KRT17 has been reported to be overexpressed in many types of cancer including UBC, breast cancer, colon cancer, non-small lung cancer, cervical cancer, oral cancer, esophagus cancer, pancreatic cancer, etc. KRT17 overexpression is associated with poor prognosis and cancer progression in non-small lung cancer24, colon cancer25 and other types of cancer26. To the contrary, Wu et al. reported that KRT17 low expression in UBC is associated with poor overall and progression-free survivals by histochemistry analysis. Also, KRT17 is expressed higher in less aggressive tumors than more aggressive ones27. In this study, EV KRT17 and cytology/microhematuria scores during the first 6 months after TURBT (LV phase) were able to predictive recurrence-free survival (Fig. 5C) and at least those with high EV KRT17 expression indicated a relatively poor survival though statistical significance wasn’t obtained (Fig. 5B). The discrepancy between the study by Wu et al.27 and this study may be due to the difference between tumor KRT17 and urinary EV KRT17. Babu et al.28 recently reported that KRT17 protein is over expressed in urinary cells and tumors in bladder cancer patients and is a highly accurate biomarker for bladder cancer. These accumulating data support the validity of KRT17 as a marker for bladder cancer.

Achieving the good performance for predicting recurrence is challenging, because the recurrent lesions under the follow-ups are usually very small to discharge EVs into urine. This is consistent with the result in which most of tumor size was less than 3 cm at the time of the recurrence. However, KRT17 can discriminate the tumor recurrence after 12 months after surgery. The discrimination ability was improved as the follow-up was prolonged. This discrimination ability might be due to the elimination of insignificant perioperative effect. Additionally, we created a simple algorithm combining KRT17 and conventional biomarkers such as urine cytology and microhematuria. We chose these two markers because of the high sensitivity of microscopic hematuria and the high specificity of urine cytology. In fact, this combination improved the diagnostic performance. Furthermore, with the recent advancement in this field, recurrence monitoring could be further improved in combination with other biomarkers such as urinary cells and circulating tumor DNA. Urinary cells could be analyzed from whole urine together with EV RNA, therefore new urinary cell RNA assay23 and KRT17 immunohistochemistry28 could be complementary to EV RNA assay though further clinical validation is necessary.

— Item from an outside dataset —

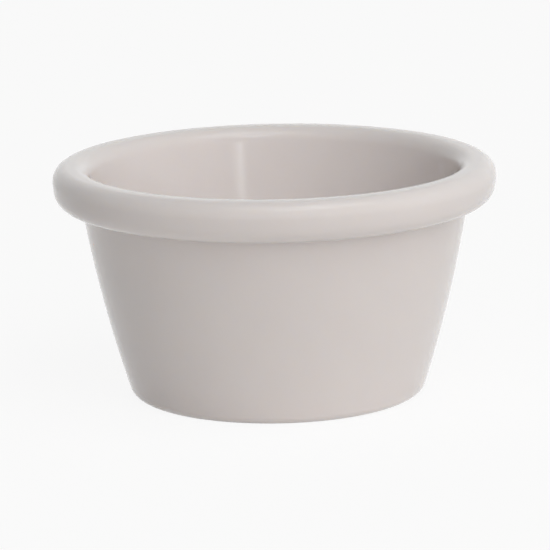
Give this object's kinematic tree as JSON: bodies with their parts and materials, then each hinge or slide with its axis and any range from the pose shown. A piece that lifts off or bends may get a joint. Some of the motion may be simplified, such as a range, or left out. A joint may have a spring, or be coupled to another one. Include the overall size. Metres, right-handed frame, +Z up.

There are several limitations in this study. First, despite overall trend of the EV mRNA expression time course looks promising, the time course in each case looks noisy and difficult to take actual clinical actions based on the biomarker data yet. In the future, larger scale and long-term validation studies are necessary. In addition, new laboratory technologies, such as droplet digital PCR, which allow more accurate quantification, especially at very low concentrations, may overcome this problem, as mRNA expression levels in urinary EV are much lower than in tissue. In addition, the predictors with significant differences in the other reports were not necessarily significant factors in our study because a portion of patients were excluded due to radical cystectomy. Diagnostic performance was compared to UroVysion and NMP22, however sample sizes of these assays especially in the LV phase were limited (N = 46 and N = 12, respectively). EV ALDOB was selected for a reference gene to normalize EV mRNA marker expression levels because we confirmed EV ALDOB level was stable in our studies. However, ALDOB is highly expressed in kidney therefore EV ALDOB levels in urine may fluctuate depending on the patients’ kidney functions, which we were not able to investigate in this study because of limited clinical data.

Taken together, these data suggest that the EV mRNA markers especially, KRT17, is a promising biomarker for UBC detection and recurrence monitoring though further validations especially in real-life clinical settings are necessary.